L’écriture de Chejfec a quelque chose d’hypnotique dans son mélange de rigueur et d’incertitude. Ses phrases longues et très construites ont le talent de ne jamais fermer le discours, le lecteur à sa façon complète ou extrapole. C’est une des forces de ce livre, un des aspects qui le rend accrocheur. C’est en construisant du flou, du vaporeux qu’il donne au livre sa propre autonomie, sa colonne vertébrale. C’est en funambule que l’auteur nous tient, et c’est en funambule que nous lisons aussi, pris au jeu d’une devinette étrange. Il y a de même un grand sens poétique dans son écriture, une musique bien présente dans un style qui au premier abord pourrait paraître froid. Les phrases longues et parfois à demi cryptique qu’il développe m’évoquent un talent identique que l’on trouve chez Alan Pauls, si ce n’est que la langue de Chejfec est plus diaphane, avec une touche plus légère, le caricatural ou la farce sont bien présents (du moins dans El aire), comme chez Pauls, mais en second plan, murmurée, voire insinuée. Mais peut-être est-ce surtout l’attention portée au dérèglement progressif, inéluctable, presque grotesque s’il n’était pas tragique (ou inversement), du personnage qui suggère un rapprochement avec l’œuvre de Pauls (et qui pourrait aussi suggérer autant de différences après tout, mais restons en donc là pour l’instant…).

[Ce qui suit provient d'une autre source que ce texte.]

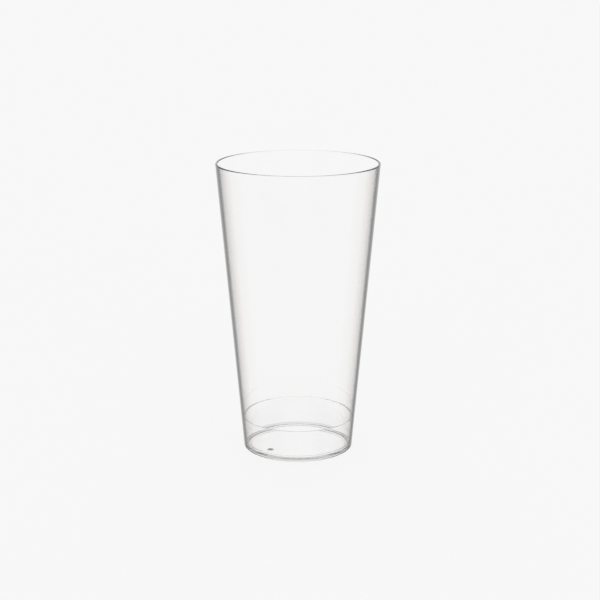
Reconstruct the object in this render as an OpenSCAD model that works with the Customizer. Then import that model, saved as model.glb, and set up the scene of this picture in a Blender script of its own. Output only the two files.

Au final, mais je crois que Chejfec lui-même accepte cette influence, c’est à l’œuvre de l’immense Juan José Saer que le style et le travail temporel développé dans El aire font penser. On retrouve une même préoccupation pour des séquences temporelles bien définie – en temps réel ; un goût identique pour la déambulation dans la ville, une même construction patiente et sans concession du roman de non action, une même importance des éléments et de l’extérieur en général (ville, nature, pluie, vent, lumière, etc…). Chejfec semble bien s’approprier certains des terrains conquis par Saer, mais il écrit depuis une perspective historique différente, où l’idée d’une œuvre accomplie, fermée, ne lui apparaît pas possible [4]. Ce qui ne veut pas dire qu’il n’y ait pas ici équilibre formel, au contraire : en refermant El aire, on est admiratif devant une organisation aussi maîtrisée. Thème et variations se posent et se rencontre avec aisance, les symétries et les contrepoints entrent et sortent du champ toujours à point nommé. Mais cette maîtrise est discrète, jamais démonstrative (tentation que je subodore parfois chez Pauls, qui semble par moments fasciné par sa propre virtuosité, ou pour le moins se délecter d’avance des bananes qu’il va jeter sous les pieds de ses personnages), et pour le coup d’autant plus judicieuse qu’elle n’impose rien au lecteur. L’impression que nous laisse ce livre est à l’image de son style : éthéré et profond, subtil mais avec suffisamment de corps pour laisser une trace durable.

Notes :

[1] : Revista Teína N°20 Febrero 2009
[2] : Revista De Letras ; 16/01/2009.
[3] : Julio Cortázar, L’examen (Trad. J.C. Masson), Denoël & d’ailleurs, 2001.
[4] : Là, je paraphrase éhontément certains propos de Chejfec dans la même interview Teína.